Created attachment 1788215 [details] prometheus graph Description of problem: Version-Release Name: 4.7.12 Digest: sha256:2029c5779202293f23418d47a1a823c4e4c8539c1ab25e8bda30d48335b4892e Created: 2021-05-20T18:48:00Z OS/Arch: linux/amd64 Manifests: 481 Metadata files: 1 Pull From: quay.io/openshift-release-dev/ocp-release@sha256:2029c5779202293f23418d47a1a823c4e4c8539c1ab25e8bda30d48335b4892e How to reproduce: Steps to Reproduce: 1. To reproduce create a cluster on 4.7.9 and upgrade from 4.7.9 to 4.7.12 2. Add some data Prometheus and Run this query Prometheus (kube_pod_container_status_running) make sure data is present before upgrade. 3. See that no kube_pod_container_status_running data is present after the ocp 4.7.9 to 4.7.12 in Prometheus Actual results: absent(kube_pod_container_status_running) is returning 1 from the upgrade time Expected results: kube_pod_container_status_running is missing metrics from upgrade time Additional info:
@jfajersk Here are the results of running the following Prometheus query Links to cluster: https://prometheus-route-redhat-rhoam-middleware-monitoring-operator.apps.enento-3scale.ze05.p1.openshiftapps.com/graph?g0.range_input=1h&g0.expr=kube_pod_container_status_running&g0.tab=0 cluster in product having the issue Link: https://prometheus-route-redhat-rhoam-middleware-monitoring-operator.apps.cee-osd4.qvgs.p1.openshiftapps.com/graph?g0.range_input=2d&g0.expr=kube_pod_container_status_running&g0.tab=0 Support cluster with first upgrade performed from 4.7.9 to 4.7.12 reproduced issue. A must-gather is not working for me on cluster.
(In reply to mark freer from comment #1) > @jfajersk Here are the results of running the following > Prometheus query > > Links to cluster: > https://prometheus-route-redhat-rhoam-middleware-monitoring-operator.apps. > enento-3scale.ze05.p1.openshiftapps.com/graph?g0.range_input=1h&g0. > expr=kube_pod_container_status_running&g0.tab=0 cluster in production having > the issue > > Link: > https://prometheus-route-redhat-rhoam-middleware-monitoring-operator.apps. > cee-osd4.qvgs.p1.openshiftapps.com/graph?g0.range_input=2d&g0. > expr=kube_pod_container_status_running&g0.tab=0 Support cluster with first > upgrade performed from 4.7.9 to 4.7.12 reproduced issue. > > A must-gather is not working for me on cluster.

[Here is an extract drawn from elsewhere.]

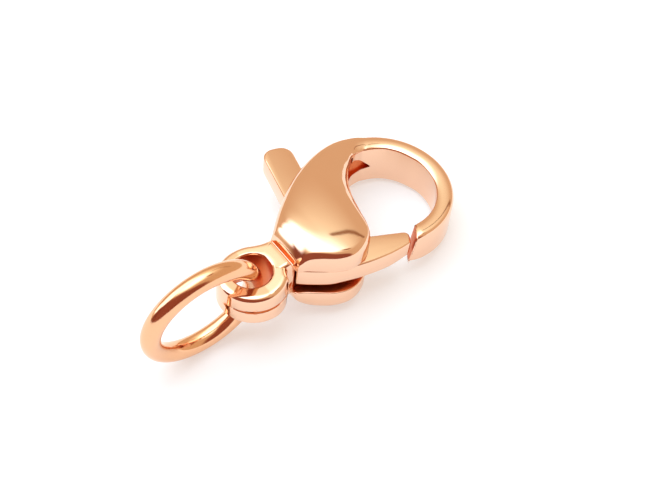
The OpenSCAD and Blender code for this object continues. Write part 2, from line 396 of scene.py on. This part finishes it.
# Outer point, inner point, height of the face's edges, rise of its dome, roundings out and in
def sweepStations():
    length, hookRadius, near = body["shellLength"], body["hookRadius"], body["nearSide"]
    stations = []
    for outAlong, outAcross, inAlong, inAcross, edge, rise in shellStations:
        wall = body["grooveHalf"] + (body["shellHalf"] - body["grooveHalf"]) * edge
        rounding = rise * body["domeRise"] * body["rounding"]
        stations.append(
            (
                -outAlong * length, outAcross * hookRadius, -inAlong * length, inAcross * near,
                wall + rounding, rise * body["domeRise"] - rounding, rounding, rounding,
            )
        )
    start = body["hookStartOut"]
    end = -90 - body["tipOuter"] - math.degrees(body["tipSpare"] / hookRadius)
    turns = [
        *np.linspace(start, end, body["hookStations"] + 1)[:-2],
        *np.linspace(body["cornerStart"], end, body["cornerSteps"] + 1),
    ]
    rest = (body["hookRise"], body["hookRoundOut"], body["hookRoundIn"])
    for turn, inner in zip(turns, hookInner()):
        share = (turn - start) / (end - start)
        fall = body["tipFall"] * max(0, (body["fallFrom"] - turn) / (body["fallFrom"] - end)) ** 2
        edge = body["hookHalf"] + (body["tipHalf"] - body["hookHalf"]) * share - fall
        stations.append((*onCircle(hookRadius, turn), *inner, edge, *rest))
    return np.array(stations)


# A smooth curve through all the stations
def alongSweep(stations, place):
    index = np.clip(np.floor(place).astype(int), 0, len(stations) - 2)
    t = (place - index)[:, None]
    before, here = stations[np.maximum(index - 1, 0)], stations[index]
    after, beyond = stations[index + 1], stations[np.minimum(index + 2, len(stations) - 1)]
    return 0.5 * (
        2 * here + (after - before) * t + (2 * before - 5 * here + 4 * after - beyond) * t * t
        + (3 * here - before - 3 * after + beyond) * t * t * t
    )


# Distance from the outer point at a row of the sheet, and how far the face has fallen there
def acrossSection(row, width, roundOut, roundIn):
    roundRows, domeRows = body["roundRows"], body["domeRows"]
    fromOut, fromIn = row, 2 * roundRows + domeRows - row
    outTurn = np.minimum(fromOut / roundRows, 1) * math.pi / 2
    inTurn = np.minimum(fromIn / roundRows, 1) * math.pi / 2
    middle = np.clip((row - roundRows) / domeRows, 0, 1) * (width - roundOut - roundIn)
    distance = roundOut * (1 - np.cos(outTurn)) + middle + roundIn * np.cos(inTurn)
    return distance, roundOut * (1 - np.sin(outTurn)) + roundIn * (1 - np.sin(inTurn))


# A block whose one side is the slanting end face of the hook
def endCutter():
    tipOut, tipIn, tipWay = hookTip()
    slant = math.radians(body["tipSlant"])
    side = Vector((-tipWay.y * math.cos(slant), tipWay.x * math.cos(slant), math.sin(slant)))
    along = Vector((*tipWay, 0))
    middle = Vector((*(tipOut + tipIn) / 2, 0)) + side * (body["endBlock"][0] / 2)
    clearSelection()
    bpy.ops.mesh.primitive_cube_add(size=1)
    cutter = newest("endCutter")
    turn = Matrix((side, along, side.cross(along))).transposed().to_4x4()
    stretch = Matrix.Diagonal((*body["endBlock"], 1))
    cutter.data.transform(Matrix.Translation(middle) @ turn @ stretch)
    return cutter


# A flat sheet is bent into the upper face, its rim drawn down to the seam, and the whole mirrored
def shellSweep():
    stations = sweepStations()
    columns = (len(stations) - 1) * body["columnsPerStation"]
    rows = 2 * body["roundRows"] + body["domeRows"]
    clearSelection()
    bpy.ops.mesh.primitive_grid_add(x_subdivisions=columns, y_subdivisions=rows, size=2)
    sheet = newest("claspBody")
    grid = np.array([vertex.co[:] for vertex in sheet.data.vertices])
    section = alongSweep(stations, (grid[:, 0] + 1) / 2 * (len(stations) - 1))
    outer, inner, edge, rise = section[:, :2], section[:, 2:4], section[:, 4], section[:, 5]
    width = np.linalg.norm(inner - outer, axis=1)
    roundOut, roundIn = np.minimum(section[:, 6:8].T, body["roundMost"] * width)
    row = np.rint((grid[:, 1] + 1) / 2 * rows)
    distance, fallen = acrossSection(row, width, roundOut, roundIn)
    share = (distance / width)[:, None]
    plan = outer * (1 - share) + inner * share
    height = edge + rise * (1 - np.abs(2 * share[:, 0] - 1) ** body["domePower"]) - fallen
    sheet.data.vertices.foreach_set("co", np.column_stack([plan, height]).ravel())
    editAll(sheet)
    bpy.ops.mesh.select_all(action="DESELECT")
    bpy.ops.mesh.select_mode(type="EDGE")
    bpy.ops.mesh.select_non_manifold(extend=False)
    bpy.ops.mesh.extrude_region_move(TRANSFORM_OT_translate={"value": (0, 0, -1)})
    bpy.ops.transform.resize(value=(1, 1, 0), center_override=(0, 0, 0))
    leaveEdit()
    mirror = sheet.modifiers.new("otherShell", "MIRROR")
    mirror.use_axis = (False, False, True)
    mirror.merge_threshold = hairline
    applyAll(sheet)
    dress(sheet, roseGold, roseGoldCutShade)
    # The slanting end face gets the rougher material with painted shade
    carve(sheet, lined(endCutter()))
    return sheet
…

The kube_pod_container_status_running metric has been excluded from the list of metrics exposed by kube-state-metrics [1] because it has a too high cardinality and it wasn't used in any dashboard/rule shipped by the monitoring stack. Depending on the use case, you might use another metric, like kube_pod_container_info or kube_pod_container_status_ready, to achieve the same result. Can you explain in more details what you used the metrics for? In general, we don't provide any guarantee on metrics stability. [1] https://github.com/openshift/cluster-monitoring-operator/blob/e3bce4162877ff73b499a5f2a715125f929b9948/assets/kube-state-metrics/deployment.yaml#L47
From an email conversation: Customer updated following detail : This metric is used in the dashboard to show the amount of pods running in the namespace. ex: count (rate(kube_pod_container_status_running{env=~'$env',org='paas',container!="POD"} [10m])) by (namespace) I would recommend the kube_pod_container_status_ready metric for this purpose. Arguably this is better metric anyway, since a pod can be running but not accepting traffic (making it not ready). This query looks strange though, maybe the customer wants to revisit this. I don't understand the function of the rate function. As per the docs, rate "calculates the per-second average rate of increase of the time series in the range vector". A status metric however is either 0 or 1, so rate is a strange choice here. Unless I overlook something here, I'd recommend something like sum(kube_pod_container_status_ready) by(namespace) (needs the desired label matching still).
Customer ended up using kube_pod_status_phase metric and it worked fine as per their requirement. Closing this accordingly, feel free to re-open if any more questions arise. Closing this as NOTABUG since the removal was intentional and other metrics can replace the removed metric.